Remieg A. M. Aerts (born 17 September 1957) is a Dutch historian and Professor of Dutch History at University of Amsterdam.

==Biography==
Aerts was born in Amsterdam. After secondary school he briefly considered studying Chinese, but instead of that he started studying history. After he finished his PhD, for which he took ten years, in 1997 at the University of Groningen Aerts became assistant professor in Philosophy of History at that same university. Later he became professor of Political History at Radboud University Nijmegen. In 2000 he won the Dr. Wijnaendts Francken-prijs for his work De letterheren. Liberale cultuur in de negentiende eeuw: het tijdschrift De Gids. In 2003 Aerts was one of the starters of the Omstreden Democratie (Controversial Democracy) project of the Netherlands Organisation for Scientific Research, which involved dozens of scientists doing research on Dutch democracy. He cooperated in this project along with other Dutch professors of Dutch history as James Kennedy and Henk te Velde. Aerts was also involved in the founding of the Research School of Political History, which functions as an educational institution for PhD-students.

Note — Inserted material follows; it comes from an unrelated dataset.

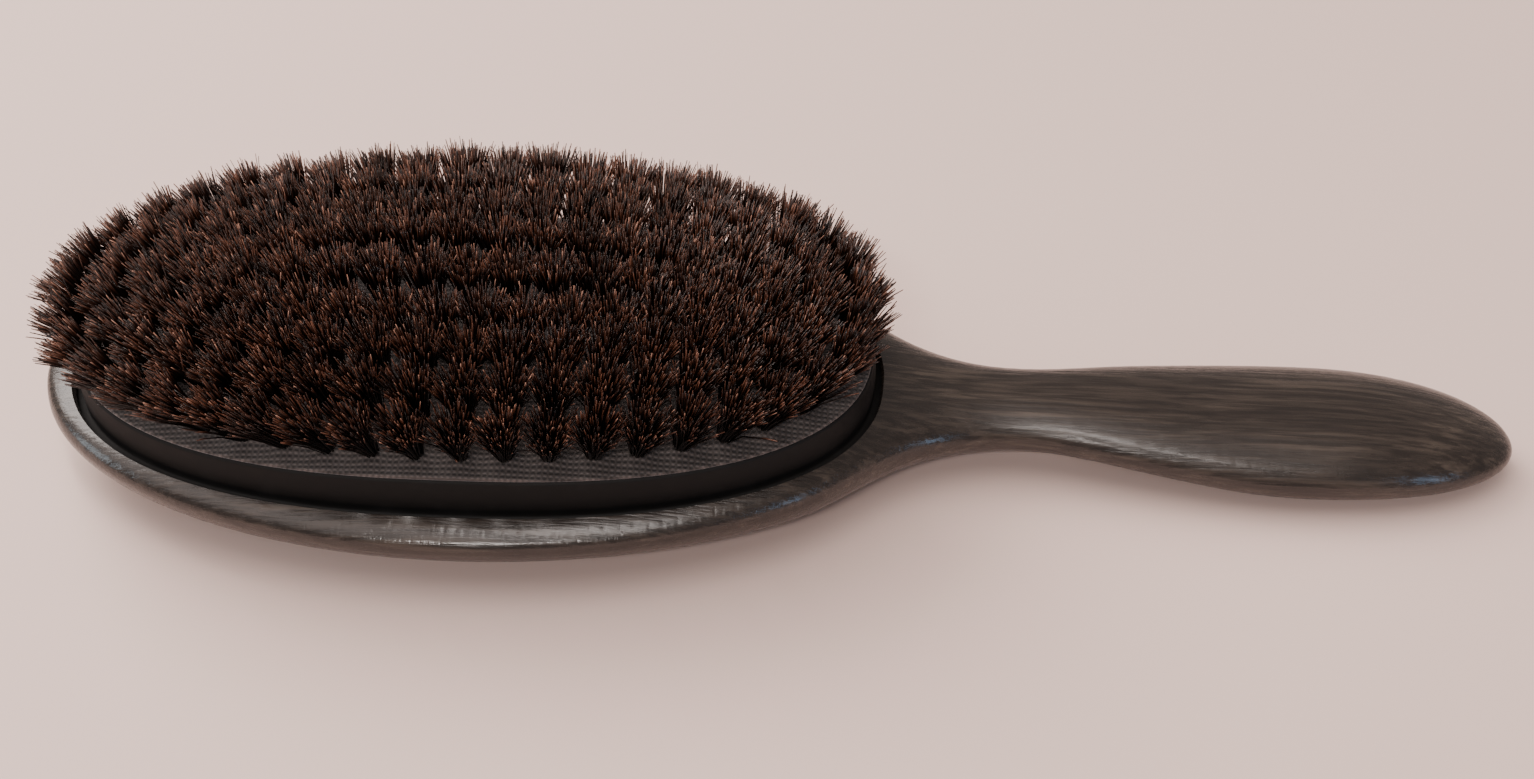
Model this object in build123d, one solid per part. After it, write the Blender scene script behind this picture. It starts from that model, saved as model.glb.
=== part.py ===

He was elected member of the Royal Netherlands Academy of Arts and Sciences in 2011. In 2017 Aerts transferred from the Radboud University to the University of Amsterdam where he became professor of Dutch History. Three years later he received the "Nederlandse biografieprijs" (Dutch Biography Price) for his book Thorbecke wil het about the 19th century Dutch liberal statesman Johan Rudolph Thorbecke. On 28 June 2022 Aerts held his farewell speech at the University of Amsterdam and his speech was titled Lalla Rookh, of de waan van de wetenschap (Lalla Rookh, or the delusion of science).

==Selected bibliography==
- Thorbecke wil het: Biografie van een staatsman. (4e ed.) Amsterdam: Prometheus, 2018.
- Alles is cultuur: Vensters op moderne cultuurgeschiedenis. (ed. with Klaas van Berkel and Babette Hellemans) Hilversum: Verloren, 2018.
- Omstreden democratie: over de problemen van een succesverhaal. (with Peter de Goede) Amsterdam: Boom, 2013.
- Land van kleine gebaren: Een politieke geschiedenis van Nederland 1780-1990. (with Herman de Liagre Böhl, Piet de Rooy and Henk te Velde) Amsterdam: Boom, 2013.
- De letterheren. Liberale cultuur in de negentiende eeuw: het tijdschrift De Gids Amsterdam: Meulenhoff, 1997.